- DVD cover
- Directed by: Eric Fogel
- Written by: Elise Allen
- Produced by: Kallan Kagan
- Edited by: Anthony V. Orkin
- Music by: Julian Harris
- Production company: Curious Pictures
- Distributed by: Mattel Entertainment
- Release date: May 15, 2004;
- Running time: 44 minutes
- Country: United States
- Language: English

= My Scene: Jammin' in Jamaica =

2004 American film by Mattel

My Scene: Jammin' in Jamaica is a 2004 American animated comedy film. It is the first My Scene film. It was sold together with the My Scene "Jammin' in Jamaica" dolls.
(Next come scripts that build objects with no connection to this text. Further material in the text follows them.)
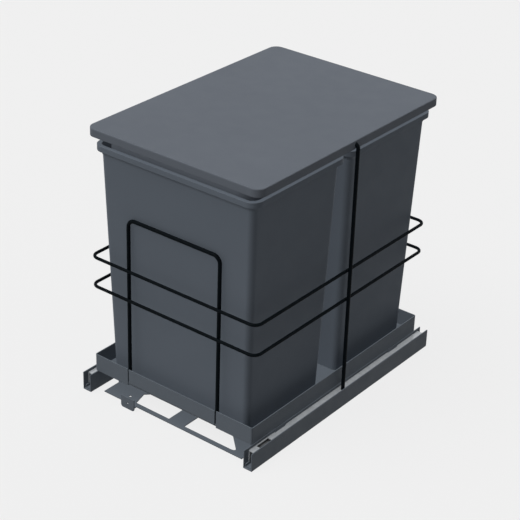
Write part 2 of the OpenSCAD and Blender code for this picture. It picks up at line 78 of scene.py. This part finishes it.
# The floor's grey, as the camera sees it and as it throws light back on the object, and the
# share of what the camera sees that takes real shadow
FLOOR_SEEN = 0.880
FLOOR_BOUNCE = 0.22
SHADOW_SHARE = 0.30

# The floor's size, and how far it lies below the object's feet, so that no two faces coincide
FLOOR_HALF_WIDTH = 30.0
FLOOR_DROP = 0.0004

# How strongly the plastics, coats and rails reflect
PLASTIC_SPECULAR = 0.06
COAT_SPECULAR = 0.08
WIRE_SPECULAR = 0.035
ZINC_METALLIC = 0.35

# The zinc's noise is drawn out along Y, the way the rails run
STREAK_STRETCH = (1.0, 0.03, 1.0)

# Rounding that the shading gives to sharp edges
PLASTIC_EDGE = 0.0009
SHEET_EDGE = 0.0005
RAIL_EDGE = 0.0003
RUBBER_EDGE = 0.0006
EDGE_SAMPLES = 4

# Painted shade: ambient occlusion darkens the base colour where other surfaces within reach close a
# place in.
# The colour falls to the share darkest where its openness is at dark_below, and is the full one from
# clear_above on.
PaintedShade = namedtuple("PaintedShade", "reach darkest dark_below clear_above")
RAIL_PAINTED_SHADE = PaintedShade(0.012, 0.06, 0.15, 0.55)
# The middle rail's painted shade is the deepest, so that it looks dark inside the top rails' slots
MIDDLE_RAIL_PAINTED_SHADE = PaintedShade(0.012, 0.06, 0.60, 0.97)
# The floor plate's painted shade darkens it under the tray
PLATE_PAINTED_SHADE = PaintedShade(0.03, 0.70, 0.15, 0.60)
PAINTED_SHADE_SAMPLES = 8

# The top rails' wall and slots. A slot starts SLOT_INSET from its end of the rail, and the infill
# laps over the slot's edges by SLOT_LAP.
RAIL_WALL = 0.0016
SLOT_WIDTH = 0.008
SLOT_LENGTH = 0.0275
SLOT_INSET = 0.0155
SLOT_LAP = 0.0003

# Looks that nodes with these endings have in the photograph, in place of their slot's own finish
OWN_LOOKS = {
    # The plate, cage and middle rail looks carry painted shade; the cages' near black is partly painted
    # shade too
    "_cross_bar": "coated_sheet",
    "_plate": "floor_plate",
    "_cage": "ball_cage",
    "_middle_rail": "middle_rail",
}

# Lamps. A sun has a name, the direction that its light comes from, its level, its angle in
# degrees and whether it casts shadows. Level 1 shows a face turned to it in its written colour.
SKY_LIGHT = 0.14
SUNS = (
    ("key", (-0.30, -0.38, 0.87), 0.10, 40.0, True),
    ("front_fill", (-0.25, -0.43, 0.80), 0.835, 25.0, False),
    ("right_fill", (1.0, 0.0, 0.05), 0.052, 40.0, False),
    ("back_fill", (0.0, 1.0, 0.05), 0.20, 40.0, False),
)


def make_camera():
    """The photograph's camera, placed by its angles and its distance from the origin."""
    flat = Vector((math.sin(AZIMUTH), -math.cos(AZIMUTH), 0.0))
    back = flat * math.cos(ELEVATION) + Vector((0.0, 0.0, math.sin(ELEVATION)))
    level = Vector((math.cos(AZIMUTH), math.sin(AZIMUTH), 0.0))
    upright = back.cross(level)
    right = level * math.cos(ROLL) + upright * math.sin(ROLL)
    up = upright * math.cos(ROLL) - level * math.sin(ROLL)
    data = bpy.data.cameras.new("photo_camera")
    data.sensor_fit = "HORIZONTAL"
    data.sensor_width = SENSOR_MM
    data.lens = FOCAL_PX / PHOTO_PX * SENSOR_MM
    data.clip_start = NEAREST_SEEN
    data.clip_end = FARTHEST_SEEN
    camera = bpy.data.objects.new("photo_camera", data)
    turn = Matrix((right, up, back)).transposed().to_4x4()
    place = back * DISTANCE + right * SIDE_STEP + up * UP_STEP
    camera.matrix_world = Matrix.Translation(place) @ turn
    scene.collection.objects.link(camera)
    scene.camera = camera


class Tree:
    """A material's node tree, with short calls for what is used often."""

    def __init__(self, name):
        self.material = bpy.data.materials.new(name)
        self.material.use_nodes = True
        self.tree = self.material.node_tree
        self.shader = self.tree.nodes["Principled BSDF"]

    def add(self, kind, **settings):
        node = self.tree.nodes.new(kind)
        for key, value in settings.items():
            setattr(node, key, value)
        return node

    def link(self, source, socket):
        self.tree.links.new(source, socket)

    def feed(self, name, source):
        """Link a source to the shader's socket of that name."""
        self.link(source, self.shader.inputs[name])

    def plain(self, name, value):
        """Set a value that is the same all over on the shader's own socket."""
        self.shader.inputs[name].default_value = value

    def noise(self, scale, detail=2.0, rough=0.5, stretch=(1.0, 1.0, 1.0)):
        """Noise from 0 to 1, in blobs of about a metre divided by scale."""
        place = self.add("ShaderNodeTexCoord")
        mapping = self.add("ShaderNodeMapping")
        mapping.inputs["Scale"].default_value = stretch
        node = self.add("ShaderNodeTexNoise")
        node.inputs["Scale"].default_value = scale
        node.inputs["Detail"].default_value = detail
        node.inputs["Roughness"].default_value = rough
        self.link(place.outputs["Object"], mapping.inputs["Vector"])
        self.link(mapping.outputs["Vector"], node.inputs["Vector"])
        return node.outputs["Fac"]

    def ramp(self, fac, low, high, start=0.35, end=0.65):
        """From low, where fac is at start, to high, where it is at end."""
        node = self.add("ShaderNodeMapRange")
        node.inputs["From Min"].default_value = start
        node.inputs["From Max"].default_value = end
        node.inputs["To Min"].default_value = low
        node.inputs["To Max"].default_value = high
        self.link(fac, node.inputs["Value"])
        return node.outputs["Result"]

    def clouded(self, fac, colour, darkest, palest):
        """The colour, times darkest where fac is low and times palest where it is high."""
        node = self.add("ShaderNodeMix", data_type="RGBA")
        self.link(self.ramp(fac, low=0.0, high=1.0), node.inputs["Factor"])
        for socket, share in (("A", darkest), ("B", palest)):
            node.inputs[socket].default_value = (*(level * share for level in colour), 1.0)
        return node.outputs["Result"]

    def shaded(self, colour, painted_shade):
        """The colour with painted shade, darkened in recesses by ambient occlusion."""
        near = self.add("ShaderNodeAmbientOcclusion", samples=PAINTED_SHADE_SAMPLES)
        near.inputs["Distance"].default_value = painted_shade.reach
        shade = self.ramp(near.outputs["AO"], painted_shade.darkest, 1.0, painted_shade.dark_below, painted_shade.clear_above)
        node = self.add("ShaderNodeMix", data_type="RGBA", blend_type="MULTIPLY")
        node.inputs["Factor"].default_value = 1.0
        self.link(colour, node.inputs["A"])
        self.link(shade, node.inputs["B"])
        return node.outputs["Result"]

    def bump(self, height, strength, distance, before):
        """Bumps laid over the normals that come before them, if any."""
        node = self.add("ShaderNodeBump")
        node.inputs["Strength"].default_value = strength
        node.inputs["Distance"].default_value = distance
        self.link(height, node.inputs["Height"])
        if before:
            self.link(before, node.inputs["Normal"])
        return node.outputs["Normal"]

    def soft_edges(self, radius):
        node = self.add("ShaderNodeBevel", samples=EDGE_SAMPLES)
        node.inputs["Radius"].default_value = radius
        return node.outputs["Normal"]


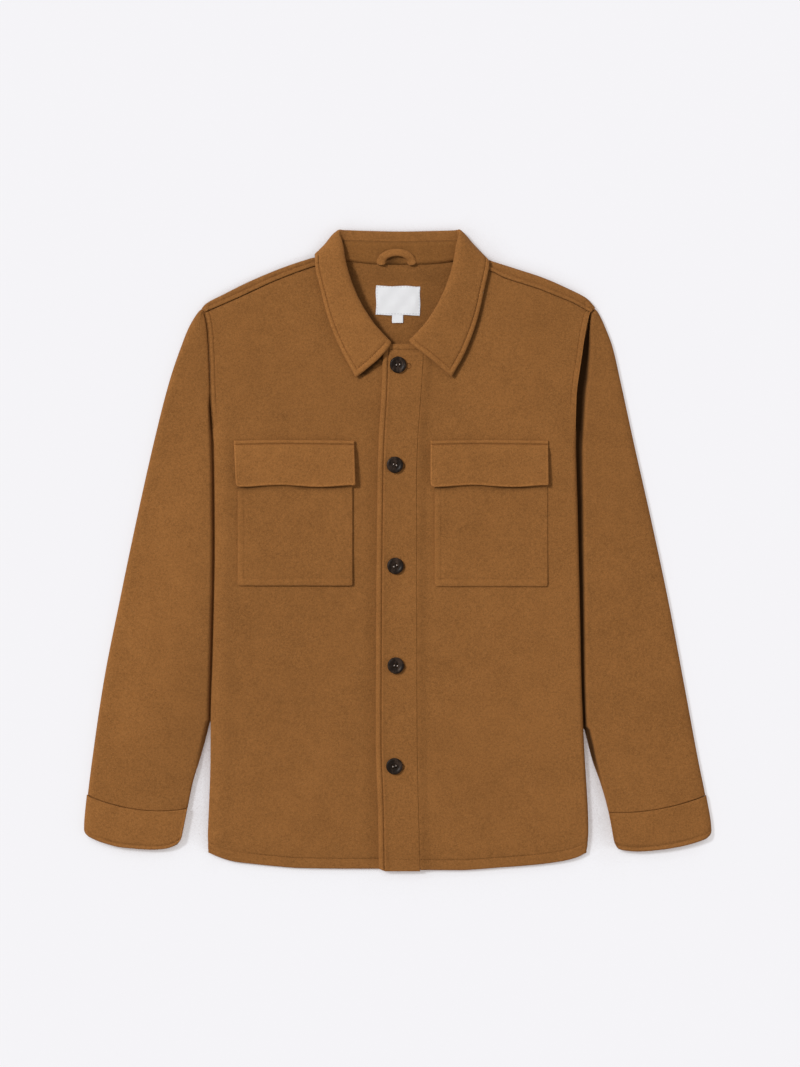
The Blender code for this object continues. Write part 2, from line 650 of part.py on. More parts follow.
def build_loop(group):
    stand_top = STAND_RIGHT[-1][1][2] + DOUBLE / 2
    leaf_seam = COLLAR_RIGHT[-1][1]

    def height(y):
        climb = (y - STAND_RIGHT[-1][1][1]) / (leaf_seam[1] - STAND_RIGHT[-1][1][1])
        return stand_top + max(climb, 0.0) * (leaf_seam[2] + DOUBLE / 2 - stand_top)

    def place(u, v):
        turn = mix(math.pi, 0.0, u)
        inner, outer = LOOP_HALF - LOOP_WIDTH / 2, LOOP_HALF + LOOP_WIDTH / 2
        rise = mix(LOOP_RISE - LOOP_WIDTH / 2, LOOP_RISE + LOOP_WIDTH / 2, v)
        x = LOOP_MIDDLE + mix(inner, outer, v) * math.cos(turn)
        y = LOOP_FOOT + rise * math.sin(turn)
        return x, y, height(y) + LOOP_CLEAR + LOOP_THICK / 2

    return sheet("hanger_loop", group, spaced(14), spaced(2), place, LOOP_THICK, colour=WOOL)


def turned_button(name, group, x, y, cutter):
    """Profile down the outer side, turned about the button's own axis."""
    rim = BUTTON_RADIUS
    top = BUTTON_THICK
    profile = ((0.0, top - BUTTON_SINK), (0.55 * rim, top - BUTTON_SINK), (0.72 * rim, top - 0.0001),
               (0.88 * rim, top), (0.98 * rim, 0.68 * top), (rim, 0.45 * top),
               (0.86 * rim, 0.10 * top), (0.70 * rim, 0.0), (0.0, 0.0))
    form = bmesh.new()
    verts = [form.verts.new((radius, 0.0, z)) for radius, z in profile]
    edges = [form.edges.new(pair) for pair in zip(verts, verts[1:])]
    bmesh.ops.spin(form, geom=verts + edges, cent=(0, 0, 0), axis=(0, 0, 1), angle=math.tau,
                   steps=STEPS, use_merge=True, use_duplicate=False)
    bmesh.ops.remove_doubles(form, verts=form.verts, dist=1e-6)
    bmesh.ops.recalc_face_normals(form, faces=form.faces)
    mesh = bpy.data.meshes.new(name)
    form.to_mesh(mesh)
    form.free()
    mesh.materials.append(finish(name, HORN, 0.35))
    button = bpy.data.objects.new(name, mesh)
    button.location = (x, y, BODY_TOP + GAP + DOUBLE + GAP)
    group.objects.link(button)
    holes = button.modifiers.new("thread holes", "BOOLEAN")
    holes.operation = "DIFFERENCE"
    holes.object = cutter(name, button.location)
    return button


def hole_cutter(cutters):
    """Four short rods, one for each thread hole, joined into one cutter."""
    def build(name, location):
        form = bmesh.new()
        for quarter in range(4):
            turn = math.radians(45 + 90 * quarter)
            rod = bmesh.ops.create_cone(form, cap_ends=True, segments=6, radius1=HOLE_RADIUS,
                                        radius2=HOLE_RADIUS, depth=4 * BUTTON_THICK)
            reach = HOLE_OFFSET * math.sqrt(2.0)
            bmesh.ops.translate(form, verts=rod["verts"],
                                vec=(reach * math.cos(turn), reach * math.sin(turn), 0.0))
        mesh = bpy.data.meshes.new(name + "_holes")
        form.to_mesh(mesh)
        form.free()
        tool = bpy.data.objects.new(name + "_holes", mesh)
        tool.location = location
        tool.hide_render = True
        tool.display_type = "WIRE"
        cutters.objects.link(tool)
        return tool

    return build


def main():
    clear_scene()
    jacket = new_collection("wool_jacket")
    cutters = new_collection("cutters")
    build_back(jacket)
    for side in ("right", "left"):
        build_front(side, jacket)
        build_sleeve(side, jacket)
        build_cuff(side, jacket)
        build_pockets(side, jacket)
    build_placket(jacket)
    build_collar(jacket)
    build_stand(jacket)
    build_loop(jacket)
    build_labels(jacket)
    for number, (x, y) in enumerate(BUTTONS, start=1):
        turned_button(f"button_{number}", jacket, x, y, hole_cutter(cutters))
    cutters.hide_render = True


main()
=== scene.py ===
# Looks of a wool overshirt laid flat: felted cloth with topstitched seams, horn buttons, a blank
# neck label, soft studio light and a camera straight above. Metres, +Z up, +X the wearer's left.

import math

import bmesh
import bpy
from mathutils import Matrix, Vector, noise


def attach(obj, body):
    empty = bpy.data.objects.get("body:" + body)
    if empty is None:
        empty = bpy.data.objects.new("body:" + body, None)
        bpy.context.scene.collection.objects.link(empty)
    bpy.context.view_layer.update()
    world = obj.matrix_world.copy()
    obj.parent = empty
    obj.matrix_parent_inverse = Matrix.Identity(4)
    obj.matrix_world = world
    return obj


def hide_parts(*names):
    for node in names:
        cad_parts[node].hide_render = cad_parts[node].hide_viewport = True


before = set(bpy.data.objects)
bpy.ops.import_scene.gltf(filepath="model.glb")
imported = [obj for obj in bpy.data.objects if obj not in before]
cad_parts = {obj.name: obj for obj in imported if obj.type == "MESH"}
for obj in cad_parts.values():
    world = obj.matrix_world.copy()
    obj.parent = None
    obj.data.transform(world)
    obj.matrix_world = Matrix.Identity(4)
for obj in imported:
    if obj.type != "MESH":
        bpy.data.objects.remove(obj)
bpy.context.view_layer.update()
print("frame loaded")


def smoothStep(value):
    value = min(max(value, 0.0), 1.0)
    return value * value * (3.0 - 2.0 * value)


def softStep(value, start, over):
    # rises from 0 at start to 1 at start + over, and over may be negative
    return smoothStep((value - start) / over)


def mix(start, end, share):
    return start + (end - start) * share


def bell(offset, width):
    return math.exp(-(offset / width) ** 2)


def follow(table, at, column=1):
    # smooth curve with no overshoot through one column of a table sorted by its first
    keys = [row[0] for row in table]
    values = [row[column] for row in table]
    if at <= keys[0]:
        return values[0]
    if at >= keys[-1]:
        return values[-1]
    k = max(i for i in range(len(keys) - 1) if keys[i] <= at)
    slopes = {i: (values[i + 1] - values[i]) / (keys[i + 1] - keys[i])
              for i in range(max(k - 1, 0), min(k + 2, len(keys) - 1))}

    def tangent(i):
        before, after = slopes.get(i - 1), slopes.get(i)
        if before is None or after is None:
            return after if before is None else before
        return 2.0 * before * after / (before + after) if before * after > 0.0 else 0.0

    span = keys[k + 1] - keys[k]
    t = (at - keys[k]) / span
    return (values[k] * (1 + 2 * t) * (1 - t) ** 2 + values[k + 1] * t * t * (3 - 2 * t)
            + span * (tangent(k) * t * (1 - t) ** 2 - tangent(k + 1) * t * t * (1 - t)))


def straight(table, at):
    for low, high in zip(table, table[1:]):
        if at <= high[0]:
            return mix(low[1], high[1], max(0.0, (at - low[0]) / (high[0] - low[0])))
    return table[-1][1]


def spaced(count, start=0.0, end=1.0):
    return [mix(start, end, k / count) for k in range(count + 1)]


def edgeSteps(*distances):
    return [d / 1000.0 for d in distances]


def wander(x, y, seed, scale):
    return noise.noise(Vector((x * scale, y * scale, seed)))


# the jacket's measures, the same as in its solids
cloth = {
    "single": 0.0020,       # one ply of felted wool
    "double": 0.0028,       # two plies, turned and pressed
    "gap": 0.0003,
    "bodyTop": 0.0076,      # outer face of the fronts and sleeves
    "placketDip": 0.0011,   # the right front sinks towards the placket's free edge
    "lapStep": 0.0027,      # rise of the left front beside the placket
    "lapRamp": 0.014,
    "hemDrop": 0.0023,
    "hemRamp": 0.026,
    "hemStitch": 0.0125,
    "underarm": 0.131,
    "sideFlap": 0.0060,
}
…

When Madison and Urban Desire go to Jamaica for a contest, Barbie, Nolee and Chelsea raise money to go there too and support their friends, but once there, Barbie is jealous when she catches her boyfriend River spending time with Madison. The film was directed by Eric Fogel, who also directed The Barbie Diaries.

==Plot summary==
Madison is manager of a band called Urban Desire, which is made up of the four male characters. When the band wins a contest, they make a trip to Jamaica for the finals, but Barbie, Nolee, and Chelsea are left behind so they decide to raise the money to travel to Jamaica. After all the characters arrive in Jamaica, Barbie feels left out as her boyfriend, the lead guitarist, begins spending more time with Madison. This causes a rift between the friends but is eventually resolved.

==Cast==
- Kelly Sheridan as Barbie and Lexi
- Nicole Bouma as Chelsea
- Tegan Moss as Nolee and Lucy
- Kathleen Barr as Madison and Forture Star Girl
- Meghan Black as Delancey
- Alessandro Juliani as River, Rhys, Ursa, and Treelo
- Shane Meier as Ellis and Baby Bear
- Mark Hildreth as Sutton, Hand, Cold, and Rhys' Dad
- Kirby Morrow as Hudson and Alan
- Nell Innes as Tyson

==Music==
Urban Desire cover two songs: "Spontaneous Combustion" by The Fuzz, and "Going Down In Flames" by Hidell. Both songs were censored at times to make them more child appropriate for the film. There are also two songs by Leslie Mills in the film, which are "Radiowave" and "Making My Way". "Making My Way" was also in Barbie and the Three Musketeers, which was released in 2009.

==Reception==
My Scene: Jammin' in Jamaica earned positive reviews from critics.